In answer to the shouted question by TP organizers as to "how many of you are from Jefferson County?" only about one fourth raised their hands. There were a few more the second time the question was posed. Many of the people present were my age - sixty somethings.

As I panned the crowd during the afternoon with my video camera, several things impressed me. First, there were many people carrying American flags...Old Glory...The Red, White and Blue. But Old Glory was by far outnumbered with an older American flag, the yellow "Don't Tread On Me" Gadsden's flag. The flag is the one with a coiled rattlesnake ready to strike and is reminiscent of the American Revolution. They were selling like lemonaide on a 90 degree day. A giant float-sized blow up version of the Gadsden snake was being walked around the crowd. And so I wondered to myself just what would have been said of liberals had we chosen to carry the same Gadsden flag during protests against the war in Iraq. We would have been called traitors because of protests in wartime. I'm not calling the Tea Party crowd traitors, but I know that liberals would have been judged harshly for such acts.

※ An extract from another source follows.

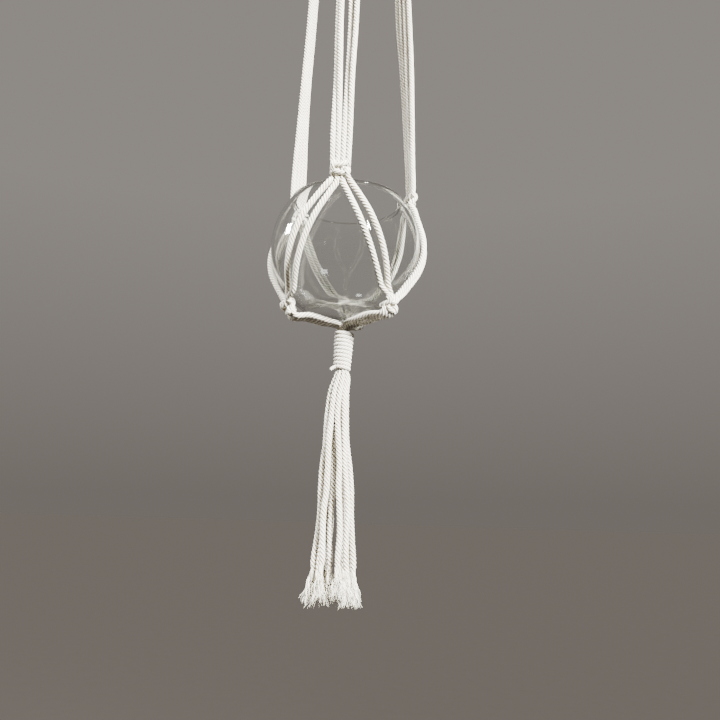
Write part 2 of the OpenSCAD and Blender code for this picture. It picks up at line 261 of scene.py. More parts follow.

Secondly, I roamed through and around the crowd all afternoon, and it was a virtual sea of caucasians. I saw one black guy, who was surrounded by enthusiastic Tea Partiers welcoming him. Now they can say black people attend their rallies! Oh, and there were several black folks in the parking lot working as paid petitioners. The last time I was in a sea of Tea Partiers was at the McCaskill town hall for health care in 2009, there were more black people in attendance. But they were being shouted at and told that "the Acorn bus has left without you", and were the butt of many racial epithets that I personally heard in the crowd.

So that brings me to my third impression. This Tea Party rally was very calm and actually somewhat boring. One person I spoke with said there were "too many politicians". One politician after another came to preach to the choir. Far more energenic and hostile are the TP demonstrations directed against Democratic politicians, or town halls, or those who show up to rally against liberal causes. There was no one for the Tea Partiers to yell at. There were no counter demonstrations. If there were television cameras, other than those posted by the TP organizers, I didn't see them. I did see a photographer from the Leader newspaper here in Jefferson County. I did not see an article in the Sunday post Dispatch. People were saying, "Where's the press?" I told some that the press want action; people waving flags and signs don't attract the media like a good fight.

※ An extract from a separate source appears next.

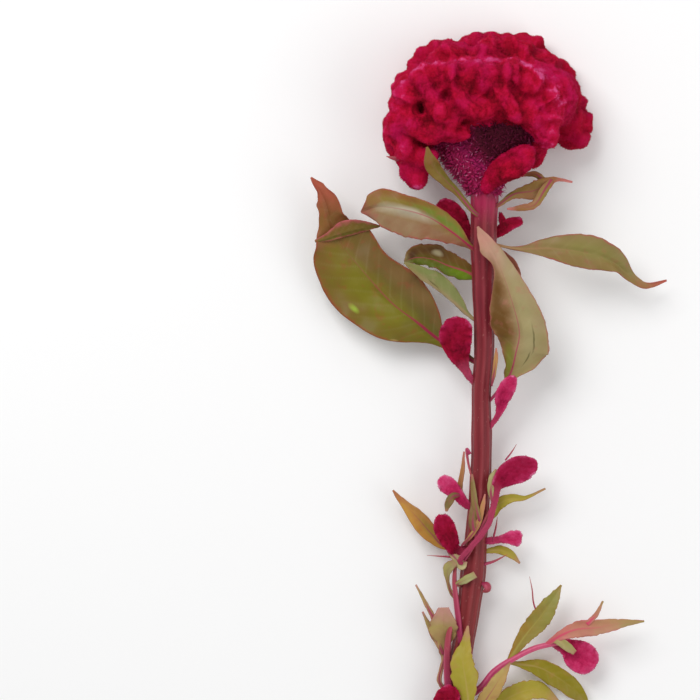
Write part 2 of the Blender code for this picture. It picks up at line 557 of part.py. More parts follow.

I documented on film what Ed Martin and others preached to the crowd. But what interested me most was the answers given to me by people in the crowd. I asked four basic questions: "What brought you here today?", "Where do you get your news?", "Would you like to see the elimination of Social Security?", and "What can be done to bring jobs back to America?".

Virtually 100% of the TP people I spoke with answered that "I only watch Fox". I didn't ask why, but you can understand why they are so uninformed. When I asked one woman why she came, she said the President promised transparancy in the government, "but they didn't show anything". I asked her if she got CSPAN, and she replied, "what is that?" These are basically nice people I spoke with, but they are firm believers, and I mean firm, that only Fox News and talk radio are telling them the truth. Many signs echoed the response I got as to why they came, and that is," keep your hands off my money", "stop spending my money", and "you can't multiply wealth by division".

On the whole, most of the signs were respectful by comparison to the Obama as terrorist, fascist, joker, monkey, signs we have seen elsewhere. "Obama is a wussy" and "Democrats destroying America" and "Reincarnation" with Hitler to Obama photos, was the worst it got.

The jobs question I posed brought another unanimous response of "Cut taxes". The fun question about eliminating Social Security was usually met with quizacle looks. I had to explain that I thought they may be in favor of that since Dana Loesch was going to speak, and that during her appearance on the Larry King Show last week she said, "I absolutely would eliminate Social Security". No one saw the Larry King Show of course, because they were trained on Fox. But surprisingly, the answer was "Sure, if I could get my money back." My normal snarky self returned when a woman said, "We paid into it, so we get it, but those who come after us, it should be eliminated." I replied, "Like your grandchildren??", and walked away.

The rally organizers saved the speakers everyone came to hear, Ed Martin and Dana Loesch, for last. Having had enough wind, sun and political speaches, I had to leave during Dana's rant. I caught enough to quote her, Ed Martin and others for a second article I'm calling, "Now is our time". Monday.

Bunnie Gronborg


  1. Thanks for sharing your story. It is sad that so few people take the initiative to actually educate themselves on issues and instead go by the pundits at FOX News.

  2. How do you know who is a paid petitioner?

    Yes I'm a conservative. Not trying to start a flame war.

  3. "I’m dealing with work, trolls, officials who are upset and being denied the opportunity to politicize a grassroots event..." - Dana Loesch on April 13, 2009

    Sure, Dana, sure. So what happened to not allowing politicians to speak at Tea Party rallies?